In Dr. Jordan’s reinterpretation of the story, Jesus is born in an abandoned trailer and laid in an apple crate.  He’s baptized in the Chattahoochee River; and when confronted by a reverend who wants to know what makes his preaching different, he responds it’s time to “Turn It Around.”  He brings the daughter of a United States senator back to life by teaching her to “Love the Lord Your God.”  I could go on, but…

It was originally written as a one-man show with the rest of the band, or “cotton pickers” as they’re called, playing cameo roles, though it can be made to accommodate more actors.  (I had the pleasure of directing a production that was performed in Loyola University’s Ignatius Chapel.)  This Saturday night, March 31, the original DVD starring one of the script’s authors will be shown in our school at 7:00 pm, and I hope you can come watch it! 

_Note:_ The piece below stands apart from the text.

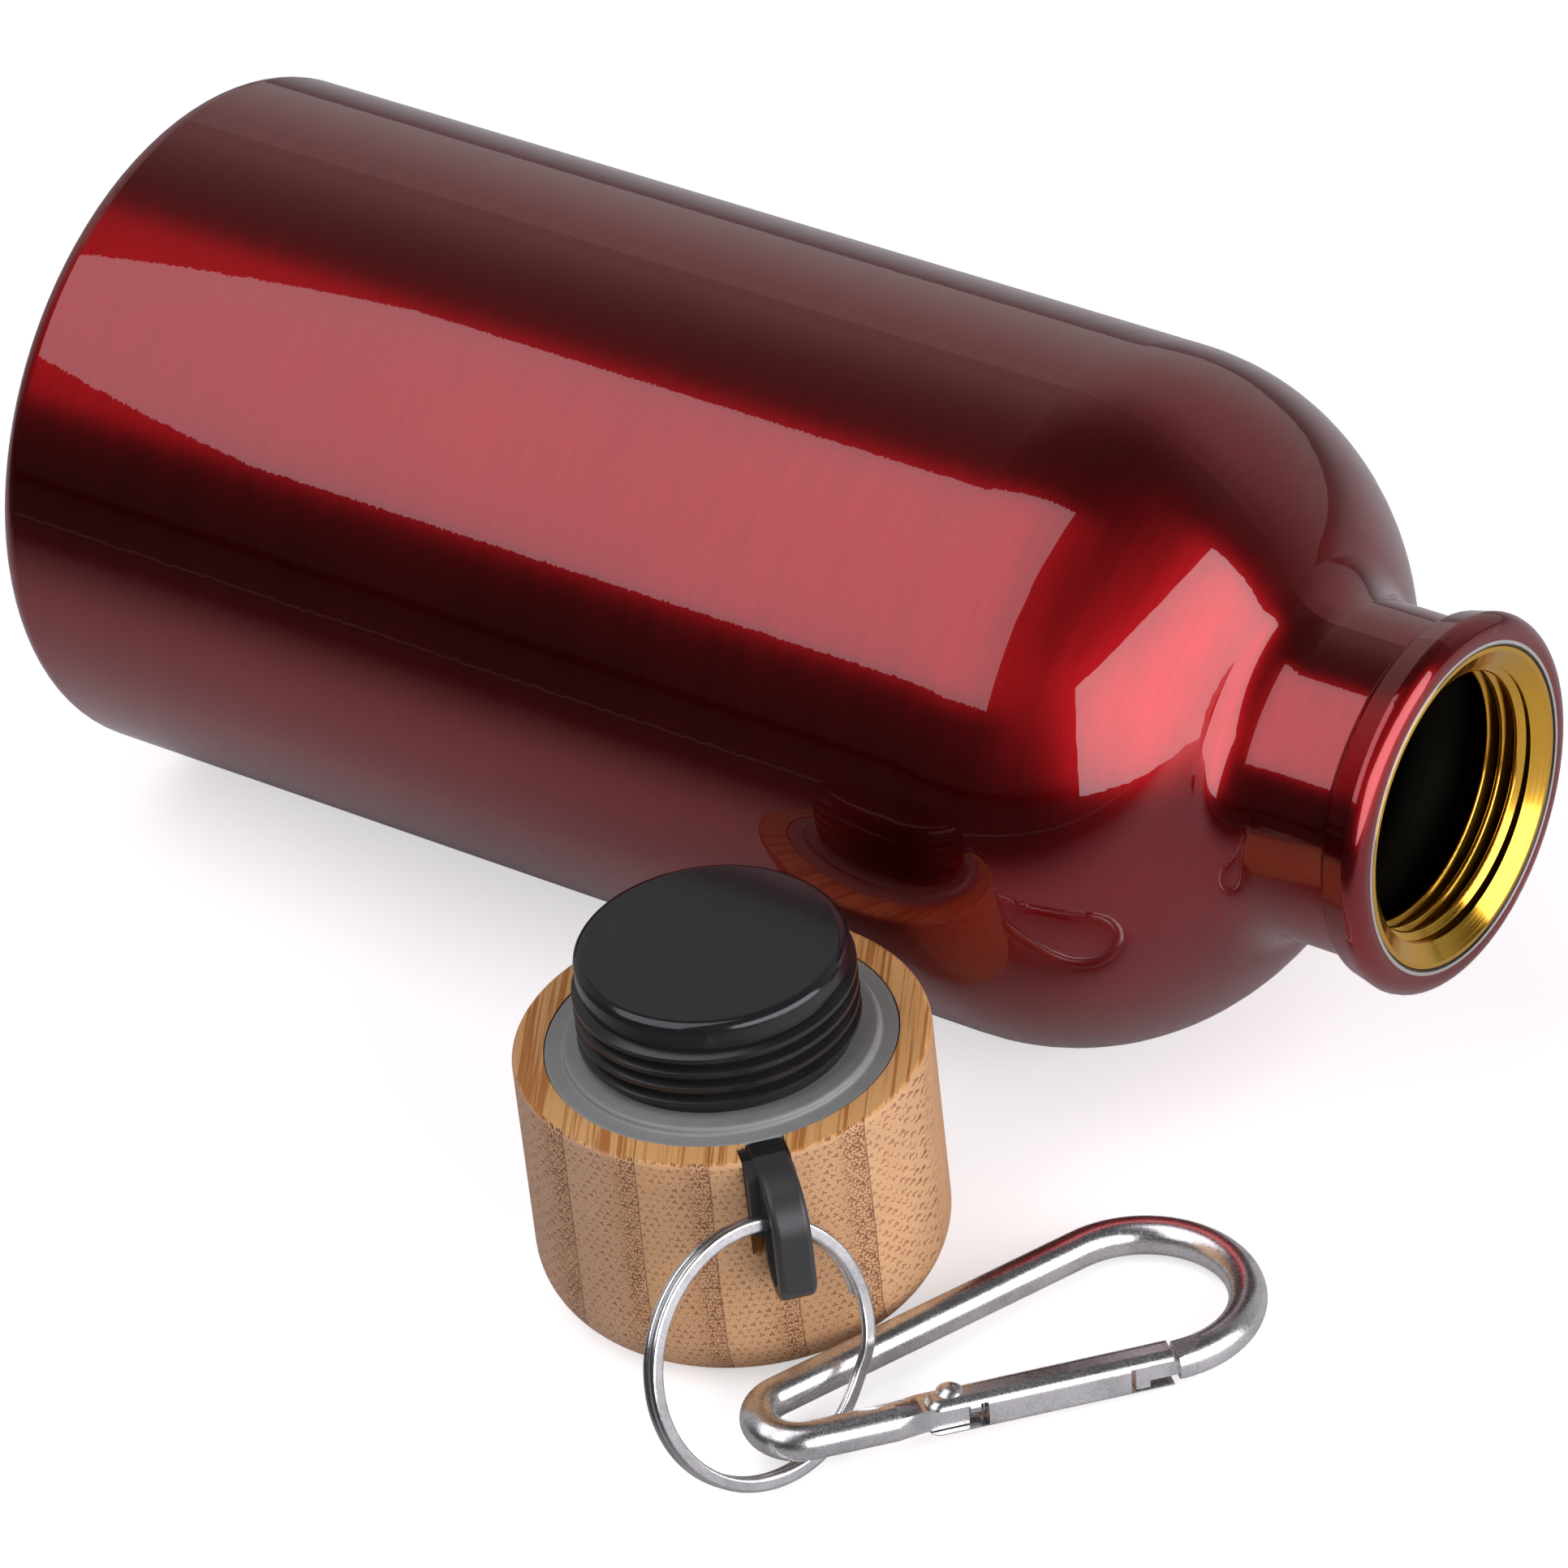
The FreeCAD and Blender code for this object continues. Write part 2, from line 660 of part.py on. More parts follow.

Many people claim Cotton Patch Gospel has influenced them; including Habitat for Humanity founder Millard Fuller and President Jimmy Carter, who grew up just down the road from Dr. Jordan’s pioneering interracial farming community, which was a radical concept in the 1950’s.  And if you can’t join us to watch the DVD Saturday night, get a copy of the books, read them, and then share them with anyone who wonders if the peace and love promised by the gospels is still possible in our modern world.